What is surprising, however, is not the existence of such prejudice, but that it was less vehement and had less impact than in most other American metropolitan regions. Overt job discrimination against European immigrants was rare in the Bay Area. Moreover, multinational working-class districts were the rule, although some exclusive ethnic neighborhoods did develop. While eastern employers often used national and religious differences and friction between immigrant groups to break unions and strikes, the powerful Bay Area labor movement was largely the creation of immigrants from many nations, who showed a remarkable ability to cooperate and maintain union solidarity.
The comparative lack of prejudice and discrimination was due in part to the very newness of the region. Within a few decades, hundreds of thousands of newcomers, both American and foreign-born, arrived in the Bay Area. Even at the end of the 19th century, almost everyone was a recent arrival, and rigid social structures had not had time to develop. Except for a few brief periods of severe depression, the economy was expanding and the success of one group did not necessarily have to come at the expense of another. It is also significant that a large portion of the Bay Area immigrants came west after first living in the east. They were not “fresh off the boat” and thus already had considerable American experience and knowledge of English. Consequently they were probably less willing than east-coast immigrants to work for very low wages and serve as strikebreakers.
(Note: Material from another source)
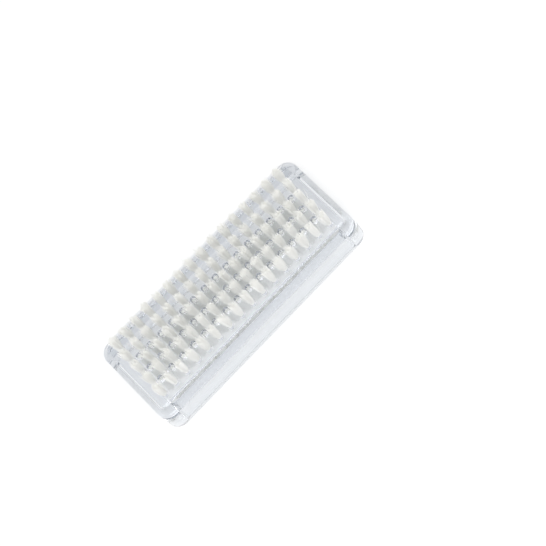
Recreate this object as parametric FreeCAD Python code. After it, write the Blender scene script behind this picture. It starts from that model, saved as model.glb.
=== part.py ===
import FreeCAD, Part
import math
import os

from FreeCAD import Vector

# A two-sided nail brush, in millimetres.
# The clear block stands on the rim of its tray, with the long tufts pointing up.
# X runs along the block, Y across it, and the origin is the middle of the rim plane.

# Block
body_length = 90.0
body_width = 37.0
corner_radius = 4.5
plate_thickness = 5.2
face_bevel_width = 2.8
face_bevel_height = 3.3
edge_round = 0.5

# Tray on the underside of the block
tray_depth = 8.3
side_wall_at_rim = 4.2
side_wall_at_floor = 5.2
end_wall_at_rim = 4.4
end_wall_at_floor = 5.4
tray_corner_at_rim = 2.6
tray_corner_at_floor = 1.6
rim_edge_round = 0.4

# Dip in the rim of each end wall
dip_depth = 4.5
dip_flat_width = 21.0
dip_rise_width = 5.5

# Tuft holes
long_rows = 16
long_columns = 5
short_rows = 15
short_columns = 3
outer_row_inset = 6.5
outer_column_inset = 6.9
hole_diameter = 2.2
hole_depth = 2.5
drill_point_depth = 0.6

# Tufts, each a folded bundle of bristles
long_tuft_length = 8.2
short_tip_recess = 0.6
tip_diameter = 2.9
tip_crown = 0.5
root_clearance = 0.05
fold_depth = 0.35

# Flat metal anchor that holds the fold of each tuft
anchor_thickness = 0.4
anchor_height = 1.1
anchor_clearance = 0.03
anchor_turn_degrees = 35.0

# How far every cutting shape runs past the surface that it cuts
overrun = 1.0

# How near an edge has to be to a height or an outline to count as lying on it
edge_tolerance = 0.05

# Worked out from the sizes above
body_height = tray_depth + plate_thickness
row_pitch = (body_length - 2 * outer_row_inset) / (long_rows - 1)
column_pitch = (body_width - 2 * outer_column_inset) / (long_columns - 1)
hole_radius = hole_diameter / 2
root_radius = hole_radius - root_clearance
tip_radius = tip_diameter / 2
short_tuft_length = tray_depth - short_tip_recess


def rounded_outline(length, width, radius, height):
    """Closed wire of a rounded rectangle at a height, the same edges in the same order for every size."""
    half_x, half_y = length / 2, width / 2
    slant = radius * math.sqrt(0.5)
    edges = []
    corners = ((1, 1), (-1, 1), (-1, -1), (1, -1))
    for index, (sign_x, sign_y) in enumerate(corners):
        next_x, next_y = corners[(index + 1) % 4]
        centre = Vector(sign_x * (half_x - radius), sign_y * (half_y - radius), height)
        next_centre = Vector(next_x * (half_x - radius), next_y * (half_y - radius), height)
        across = Vector(sign_x * radius, 0, 0)
        along = Vector(0, sign_y * radius, 0)
        if sign_x * sign_y < 0:
            across, along = along, across
        middle = Vector(sign_x * slant, sign_y * slant, 0)
        edges.append(Part.Arc(centre + across, centre + middle, centre + along).toShape())
        turned = Vector(next_x * radius, 0, 0) if next_x * next_y > 0 else Vector(0, next_y * radius, 0)
        edges.append(Part.LineSegment(centre + along, next_centre + turned).toShape())
    return Part.Wire(edges)


def block():
    """Outer form: upright sides from the rim up, then a bevel in to the bristle face."""
    upright_height = body_height - face_bevel_height
    outer = rounded_outline(body_length, body_width, corner_radius, 0)
    upright = Part.Face(outer).extrude(Vector(0, 0, upright_height))
    face_radius = max(corner_radius - face_bevel_width, edge_round)
    shoulder = rounded_outline(body_length, body_width, corner_radius, upright_height)
    face = rounded_outline(
        body_length - 2 * face_bevel_width, body_width - 2 * face_bevel_width, face_radius, body_height)
    bevel = Part.makeLoft([shoulder, face], True, True)
    return upright.fuse(bevel).removeSplitter()


def level_edges(shape, height):
    """Edges of a shape that lie flat at a height."""
    def is_near(level):
        return abs(level - height) < edge_tolerance

    return [edge for edge in shape.Edges if is_near(edge.BoundBox.ZMin) and is_near(edge.BoundBox.ZMax)]


def tray_space():
    """Tapered hollow of the tray, open below the rim."""
    rim_length, rim_width = body_length - 2 * end_wall_at_rim, body_width - 2 * side_wall_at_rim
    floor_length, floor_width = body_length - 2 * end_wall_at_floor, body_width - 2 * side_wall_at_floor
    rim = rounded_outline(rim_length, rim_width, tray_corner_at_rim, 0)
    floor = rounded_outline(floor_length, floor_width, tray_corner_at_floor, tray_depth)
    hollow = Part.makeLoft([rim, floor], True, True)
    mouth = Part.Face(rim).extrude(Vector(0, 0, -overrun))
    return hollow.fuse(mouth)


def dip_space(side):
    """Cut through one end wall: a flat low part between two arcs that rise to the rim."""
    radius = (dip_rise_width ** 2 + dip_depth ** 2) / (2 * dip_depth)
    half_flat = dip_flat_width / 2
    half_open = half_flat + dip_rise_width
    turn = math.atan2(dip_rise_width, radius - dip_depth) / 2
    reach_y, reach_z = radius * math.sin(turn), radius * (1 - math.cos(turn))
    inner_x = body_length / 2 - end_wall_at_floor

    def at(y, z):
        return Vector(inner_x, y, z)

    right = Part.Arc(
        at(half_flat, dip_depth), at(half_flat + reach_y, dip_depth - reach_z), at(half_open, 0)).toShape()
    left = Part.Arc(
        at(-half_open, 0), at(-half_flat - reach_y, dip_depth - reach_z), at(-half_flat, dip_depth)).toShape()
    outline = Part.Wire([
        left,
        Part.LineSegment(at(-half_flat, dip_depth), at(half_flat, dip_depth)).toShape(),
        right,
        Part.LineSegment(at(half_open, 0), at(half_open, -overrun)).toShape(),
        Part.LineSegment(at(half_open, -overrun), at(-half_open, -overrun)).toShape(),
        Part.LineSegment(at(-half_open, -overrun), at(-half_open, 0)).toShape(),
    ])
    cut = Part.Face(outline).extrude(Vector(end_wall_at_floor + overrun, 0, 0))
    if side < 0:
        cut.rotate(Vector(0, 0, 0), Vector(0, 0, 1), 180)
    return cut


def is_at_tray_mouth(edge):
    """True for an edge that lies on or within the outline of the tray at the rim."""
    box = edge.BoundBox
    reach_x = body_length / 2 - end_wall_at_rim + edge_tolerance
    reach_y = body_width / 2 - side_wall_at_rim + edge_tolerance
    return max(-box.XMin, box.XMax) < reach_x and max(-box.YMin, box.YMax) < reach_y


def tuft_hole():
    """Blind hole with a drill point: the mouth is at zero and the hole goes down."""
    bore = Part.makeCylinder(hole_radius, hole_depth + overrun, Vector(0, 0, -hole_depth))
    point = Part.makeCone(0, hole_radius, drill_point_depth, Vector(0, 0, -hole_depth - drill_point_depth))
    return bore.fuse(point).removeSplitter()


def anchor_base():
    """Height of the underside of the anchor, measured from the mouth of the hole."""
    return -hole_depth + fold_depth


def anchor_window(growth):
    """Straight bar with the section of the anchor, grown by a clearance, long enough to cross the tuft."""
    thickness = anchor_thickness + 2 * growth
    height = anchor_height + 2 * growth
    length = hole_diameter + 2 * overrun
    corner = Vector(-length / 2, -thickness / 2, anchor_base() - growth)
    return Part.makeBox(length, thickness, height, corner)


def turned_for_anchor(shape):
    """Turns a shape about the hole's axis to the angle of the anchors."""
    shape.rotate(Vector(0, 0, 0), Vector(0, 0, 1), anchor_turn_degrees)
    return shape


def tuft(free_length):
    """Bundle from the drill point up, spreading to its crowned tip, with the window for its anchor."""
    bottom = -hole_depth - drill_point_depth + root_clearance
    shoulder = -hole_depth + root_clearance
    crown_base = free_length - tip_crown
    crown_radius = (tip_radius ** 2 + tip_crown ** 2) / (2 * tip_crown)
    half_turn = math.asin(tip_radius / crown_radius) / 2
    crown_middle = Vector(
        crown_radius * math.sin(half_turn), 0, free_length - crown_radius * (1 - math.cos(half_turn)))
    corners = [
        Vector(0, 0, bottom),
        Vector(root_radius, 0, shoulder),
        Vector(root_radius, 0, 0),
        Vector(tip_radius, 0, crown_base),
    ]
    edges = [Part.LineSegment(a, b).toShape() for a, b in zip(corners, corners[1:])]
    top = Vector(0, 0, free_length)
    edges.append(Part.Arc(corners[-1], crown_middle, top).toShape())
    edges.append(Part.LineSegment(top, corners[0]).toShape())
    bundle = Part.Face(Part.Wire(edges)).revolve(Vector(0, 0, 0), Vector(0, 0, 1), 360)
    return bundle.cut(turned_for_anchor(anchor_window(anchor_clearance)))


def anchor():
    """Flat metal anchor that spans the hole."""
    half_thickness = anchor_thickness / 2
    reach = math.sqrt((hole_radius - anchor_clearance) ** 2 - half_thickness ** 2)
    corner = Vector(-reach, -half_thickness, anchor_base())
    return turned_for_anchor(Part.makeBox(2 * reach, anchor_thickness, anchor_height, corner))


def grid_places(rows, columns):
    """Centre of each hole, row by row, spread evenly about the middle of the block."""
    return [
        [Vector((row - (rows - 1) / 2) * row_pitch, (column - (columns - 1) / 2) * column_pitch, 0)
         for column in range(columns)]
        for row in range(rows)
    ]


def on_face(shape, place):
    """Copy with its hole mouth on the bristle face, pointing up."""
    copy = shape.copy()
    copy.translate(place + Vector(0, 0, body_height))
    return copy


def on_floor(shape, place):
    """Copy with its hole mouth on the tray floor, pointing down."""
    copy = shape.copy()
    copy.rotate(Vector(0, 0, 0), Vector(1, 0, 0), 180)
    copy.translate(place + Vector(0, 0, tray_depth))
    return copy


def clear_body():
    """Clear plastic block with its tray, dips and tuft holes."""
    body = block()
    body = body.makeFillet(edge_round, level_edges(body, 0) + level_edges(body, body_height))
    body = body.cut(tray_space())
    body = body.makeFillet(rim_edge_round, [edge for edge in level_edges(body, 0) if is_at_tray_mouth(edge)])
    for side in (1, -1):
        body = body.cut(dip_space(side))
    hole = tuft_hole()
    cutters = [on_face(hole, place) for row in grid_places(long_rows, long_columns) for place in row]
    cutters += [on_floor(hole, place) for row in grid_places(short_rows, short_columns) for place in row]
    return body.cut(Part.makeCompound(cutters))


def export(name, shape):
    """Writes one node as a STEP file."""
    shape.exportStep("parts/" + name + ".step")
    print(name, len(shape.Solids), "solids", round(shape.Volume, 1), "mm3", "valid", shape.isValid())


def export_side(label, rows, columns, free_length, placed):
    """Writes the tufts of one side row by row, and their anchors column by column."""
    places = grid_places(rows, columns)
    bundle = tuft(free_length)
    for index, row in enumerate(places, 1):
        export(f"{label}_tufts_row_{index:02d}", Part.makeCompound([placed(bundle, place) for place in row]))
    blade = anchor()
    for index in range(columns):
        blades = [placed(blade, row[index]) for row in places]
        export(f"{label}_anchors_column_{index + 1}", Part.makeCompound(blades))


os.makedirs("parts", exist_ok=True)
export("clear_body", clear_body())
export_side("long", long_rows, long_columns, long_tuft_length, on_face)
export_side("short", short_rows, short_columns, short_tuft_length, on_floor)
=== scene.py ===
"""A two-sided nail brush: a clear moulded block with bristle tufts on its face and in its tray.

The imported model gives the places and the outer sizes. This file dresses it: the block in clear plastic,
each row of tufts in folded bristles, and the anchors in metal. All lengths are in metres.
"""

import logging
import math
import random
from dataclasses import dataclass, field
from enum import Enum
from typing import Any

import bpy
from mathutils import Matrix, Vector


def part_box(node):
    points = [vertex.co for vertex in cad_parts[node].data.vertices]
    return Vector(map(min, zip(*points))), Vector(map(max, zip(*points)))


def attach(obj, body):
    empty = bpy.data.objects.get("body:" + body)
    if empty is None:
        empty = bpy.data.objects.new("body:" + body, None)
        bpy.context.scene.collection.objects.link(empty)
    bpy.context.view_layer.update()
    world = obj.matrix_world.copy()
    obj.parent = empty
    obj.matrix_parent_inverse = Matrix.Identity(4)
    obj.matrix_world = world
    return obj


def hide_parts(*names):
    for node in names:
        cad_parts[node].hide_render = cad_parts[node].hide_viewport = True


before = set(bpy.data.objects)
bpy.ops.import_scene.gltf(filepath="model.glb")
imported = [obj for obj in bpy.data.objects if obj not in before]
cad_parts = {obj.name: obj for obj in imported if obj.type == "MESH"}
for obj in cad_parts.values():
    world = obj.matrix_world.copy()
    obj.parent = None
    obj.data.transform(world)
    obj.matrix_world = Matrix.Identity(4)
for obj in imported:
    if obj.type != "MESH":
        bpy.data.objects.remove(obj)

Triple = tuple[float, float, float]

MM = 0.001
BODY = "root"
TONE = "tone"
WHITE = (1.0, 1.0, 1.0)
log = logging.getLogger("nail_brush")


class Side(Enum):
    """The two bristled sides of the block, by the word that starts their nodes' names."""

    LONG = "long"
    SHORT = "short"


def select_only(*objects: bpy.types.Object) -> None:
    """Leaves object mode, deselects everything and selects some objects.

    Args:
        objects: The objects to select, of which the first becomes the active one.
    """
    if bpy.context.object and bpy.context.object.mode != "OBJECT":
        bpy.ops.object.mode_set(mode="OBJECT")
    bpy.ops.object.select_all(action="DESELECT")
    for item in objects:
        item.select_set(True)
    bpy.context.view_layer.objects.active = objects[0]


def own_copy(piece: bpy.types.Object, name: str) -> bpy.types.Object:
    """Copies an object with its own mesh, loose in the scene.

    Args:
        piece: The object to copy.
        name: The name of the copy.

    Returns:
        The copy, which has no parent and no custom properties.
    """
    mesh = piece.data.copy()
    mesh.name = name
    copy = bpy.data.objects.new(name, mesh)
    bpy.context.scene.collection.objects.link(copy)
    return copy


def joined(parts: list[bpy.types.Object], name: str) -> bpy.types.Object:
    """Joins objects into one.

    Args:
        parts: The objects, of which the first takes in the others.
        name: The name of the result.

    Returns:
        The joined object.
    """
    select_only(*parts)
    bpy.ops.object.join()
    whole = bpy.context.object
    whole.name = name
    whole.data.name = name
    return whole


def dress(piece: bpy.types.Object, finish: bpy.types.Material) -> None:
    """Puts one material on all of a piece."""
    piece.data.materials.clear()
    piece.data.materials.append(finish)


class Number:
    """A shader socket that holds a number, on which arithmetic builds Math nodes."""

    def __init__(self, shader: "Shader", socket: bpy.types.NodeSocket) -> None:
        """Keeps the shader that the new nodes go to and the socket."""
        self.shader = shader
        self.socket = socket

    def _math(self, operation: str, first: "Number | float", second: "Number | float") -> "Number":
        """Adds one Math node and returns its result."""
        made = self.shader.node("ShaderNodeMath", {"operation": operation}, {0: first, 1: second})
        return Number(self.shader, made.outputs[0])

    def __add__(self, other: "Number | float") -> "Number":
        """Sum."""
        return self._math("ADD", self, other)

    __radd__ = __add__

    def __mul__(self, other: "Number | float") -> "Number":
        """Product."""
        return self._math("MULTIPLY", self, other)

    __rmul__ = __mul__

    def __pow__(self, other: "Number | float") -> "Number":
        """Power."""
        return self._math("POWER", self, other)

    def __rpow__(self, other: "Number | float") -> "Number":
        """Power of a plain number."""
        return self._math("POWER", other, self)

    def larger(self, other: "Number | float") -> "Number":
        """The larger of the two."""
        return self._math("MAXIMUM", self, other)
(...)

They may also have had less need to maintain very close-knit ethnic neighborhoods. A final and crucially important point is that Bay Area whites, both native-born and immigrant, shared a common target of prejudice: the Chinese. Historian Alexander Saxton has called them the white worker’s “indispensable enemy.”
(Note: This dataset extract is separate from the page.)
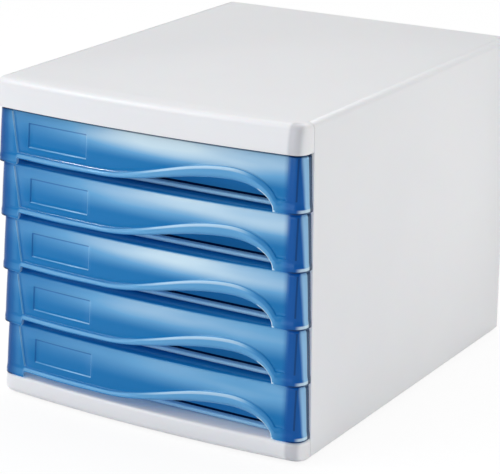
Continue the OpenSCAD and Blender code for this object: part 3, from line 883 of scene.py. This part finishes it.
@dataclass(frozen=True)
class Housing:
    """The white mouldings: cover, plinth, two side panels and the back panel."""

    line: BowedLine = field(default_factory=BowedLine)
    height: float = 250
    wall: float = 2.5
    cap_foot: float = 229
    plinth_top: float = 17
    sole: float = 1
    edge_radius: float = 5
    sole_radius: float = 3
    front_roll: float = 6
    plinth_roll: float = 2.3
    corner_radius: float = 10
    fascia_lean: float = 2.5
    belly: float = 1.2
    brow: float = 2.6
    mouth_y: float = -145.5
    back_y: float = 167.5
    seam: float = 0.3
    ledge_width: float = 8
    rib_depth: float = 4.8
    floor_rib: float = 2
    floor_rib_drop: float = 8
    floor_rib_reach: float = 15
    foot_inset: float = 25
    socket_radius: float = 10
    socket_rim: float = 1.8
    socket_depth: float = 1.5
    levels: int = 5
    pitch: float = 42.4
    runner_start: float = -143.5
    runner_end: float = 150
    runner_z: Flat = (33.7, 35.7)
    keeper_z: Flat = (40.4, 41.8)
    stop_z: Flat = (38.4, 40.9)
    stop_length: float = 5
    body: str = "housing"

    @property
    def half(self) -> float:
        """Half of the width."""
        return self.line.half_width

    @property
    def inner_x(self) -> float:
        """X of a side panel's inner face."""
        return self.half - self.wall

    @property
    def inner_back(self) -> float:
        """Y where the ledges and the base end, in front of the back panel."""
        return self.back_y - self.wall - self.seam

    def _front_skin(self, name: str, rings: Sequence[Point]) -> Workpiece:
        """Stacks bowed outlines into a skin; rings are (z, front inset, side inset)."""
        rear = self.mouth_y - self.seam
        rows = []
        for z, front, side in rings:
            flat = self.line.outline(front, side, self.corner_radius - side, rear)
            rows.append([(x, y, z) for x, y in flat])
        return Workpiece.skin(name, rows)

    def _plate(self, piece: Workpiece, top: float, half: float, rear: float) -> None:
        """Closes a front skin at its top and runs a plate back from it."""
        line_y = self.mouth_y - self.seam
        piece.cap_top(top)
        for side in Side:
            piece.cut_level((side.value * half, 0, 0), (1, 0, 0))

        def rear_edge(at: Vector, way: Vector) -> bool:
            """Whether an edge is the cap's rear end between the two cuts."""
            crosswise = abs(way.x) > 0.99 and abs(at.x) < half
            return crosswise and at.z > top - NEAR and at.y > line_y - NEAR

        piece.pull_edges(rear_edge, (0, rear - line_y, 0))

    def cover(self) -> Workpiece:
        """Builds the top cover: a leaning fascia, a rolled edge and the flat top."""
        straight = self.height - self.edge_radius
        shares = [i / 8 for i in range(9)]
        rings = [(blend(self.cap_foot, straight, at), self.fascia_lean * at ** 2, 0) for at in shares]
        for out, rise in arc(self.edge_radius, 0, QUARTER, 10)[1:]:
            roll = self.edge_radius - out
            rings.append((straight + rise, self.fascia_lean + roll, roll))
        piece = self._front_skin("top_cover_shell", rings)
        self._plate(piece, self.height, self.half - self.edge_radius - self.seam, self.back_y)
        piece.thicken(self.wall)
        piece.round_edges(0.3, 2, every, CREASE)
        piece.smooth()
        return piece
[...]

The Bay Area’s long heritage of anti-Asian discrimination goes back at least to 1852, the year the first large-scale immigration of Chinese to California. These immigrants came from the troubled region around the city of Canton. The Cantonese pioneers, like many others in California, hoped to get rich quick. But they soon faced racial discrimination, and were forced to look for economic activities that served white miners, instead of competing with them. Since they were few women in early Gold Rush California, many of the mostly male Chinese found a niche in what the 19th century considered “women’s work.” They did laundry, cooking, and domestic service. Gangs of Chinese also worked otherwise-abandoned gold fields, and took low-paying jobs usually avoided by whites. By the time construction began on the transcontinental railroad, the immigration route from Canton and the tradition of cheap Chinese labor were well established. As we have seen, the Big Four and many other local employers took full advantage of that fact, profiting greatly from the prevailing racial prejudice.
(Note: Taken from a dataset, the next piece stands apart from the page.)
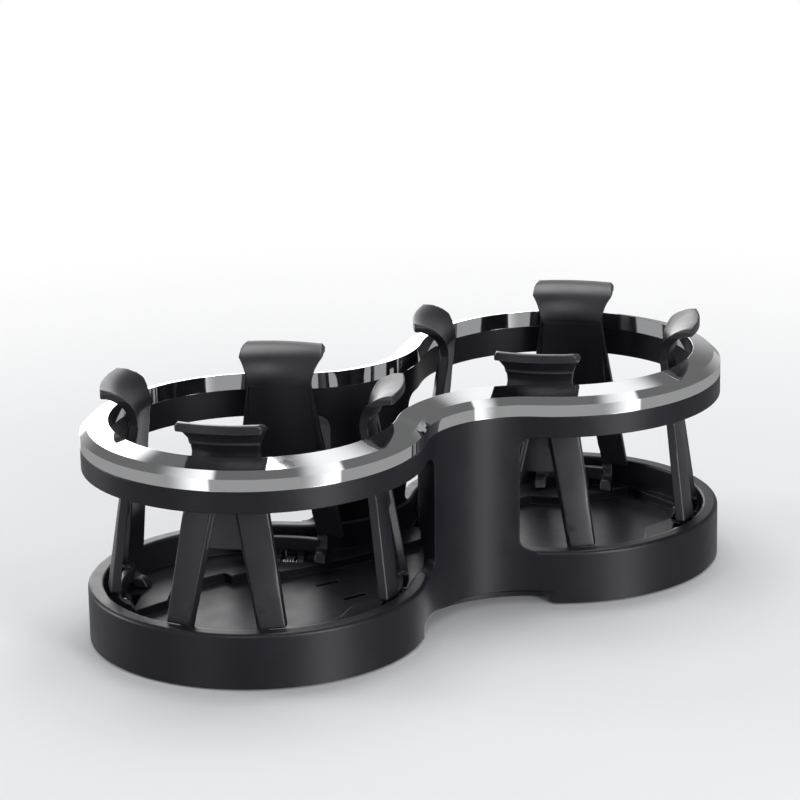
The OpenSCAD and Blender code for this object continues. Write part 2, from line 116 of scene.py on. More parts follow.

Until the 1870s most California Chinese lived in the mountain counties where mining and railroad construction were centered. Even then, however, San Francisco was the unofficial capital of Chinese America. It was in San Francisco that wealthy Chinese merchants and labor contractors established stores, offices, and dormitories. San Francisco was headquarters for the regional associations, clan organizations, and tongs that were the institutional foundations of Chinese immigrant life. The Chinese community occupied old buildings near Portsmouth Square that had been vacated by white businesses looking for more fashionable locations. The same was true along DuPont Street (Grant Avenue), where the Bay Area’s oldest and most famous ethnic neighborhood developed. Other Bay Area communities also had Chinatowns, but none rivaled the size or importance of San Francisco’s.
The completion of the transcontinental railroad in 1869 forced the Chinese out of the mountain counties and into new occupation fields. They became an important component of California’s agricultural labor force, and often established small truck farms of their won. Chinese became a significant part of the urban workforce. The number of Bay Area Chinese increased steadily during the 1870s, and by 1880 Chinese comprised about 10 percent of all San Franciscans. This figure does not, however, adequately indicate the Chinese economic impact. Since the great majority of Asian immigrants were young, unattached men, they made up far more than 10 percent of the labor force.
Unfortunately the rapid growth in the Chinese population coincided with the major economic depression of the late 1870s. As unemployment increased, white workers were willing to take jobs traditionally reserved for Chinese. At the same time, companies that previously hired only whites were now tempted to employ cheaper Chinese labor. Direct economic competition between whites and Asians exacerbated American racial prejudice and poisoned the social and political atmosphere. The causes of the economic hard times were complex and poorly understood, but the Chinese made a perfect scapegoat.
Meanwhile Japanese had replaced Chinese as the most numerous Asian immigrant group, filling employers’ demand for a new source of cheap, nonwhite labor. After the earthquake, the Japanese thus became the region’s chief target of anti-Asian prejudice. The hostility was reinforced by the long international rivalry between the United States and Japan, and social conflict in California often coincided with major international incidents. In 1906 for example, the San Francisco Board of Education attempted to force all Japanese children into the city’s segregated Chinese school. Japanese parents complained to Tokyo newspapers and to the Japanese government, and in Japan the matter was regarded as a national insult. President Theodore Roosevelt eventually forced the city to readmit Japanese children to regular public schools – the Chinese continued to be segregated – but the incident was one of many that left a bitter legacy on both sides of the Pacific. Later, California’s attempt to deprive Japanese immigrants of their right to own agricultural property through an “Alien Land Law” had similar international repercussions.
Although substantial Japanese communities developed in San Francisco’s Western Addition, and the South Berkeley-North Oakland neighborhood around present day Ashby and Alcatraz, southern California became the heartland of Japanese immigrant life. Job opportunities were restricted by the Bay Area’s powerful labor movement with its strong anti-Asian tradition. Opportunities were also limited by the presence of other established immigrant groups, particularly the Chinese and Italians, who occupied economic niches that otherwise might have been available to Japanese.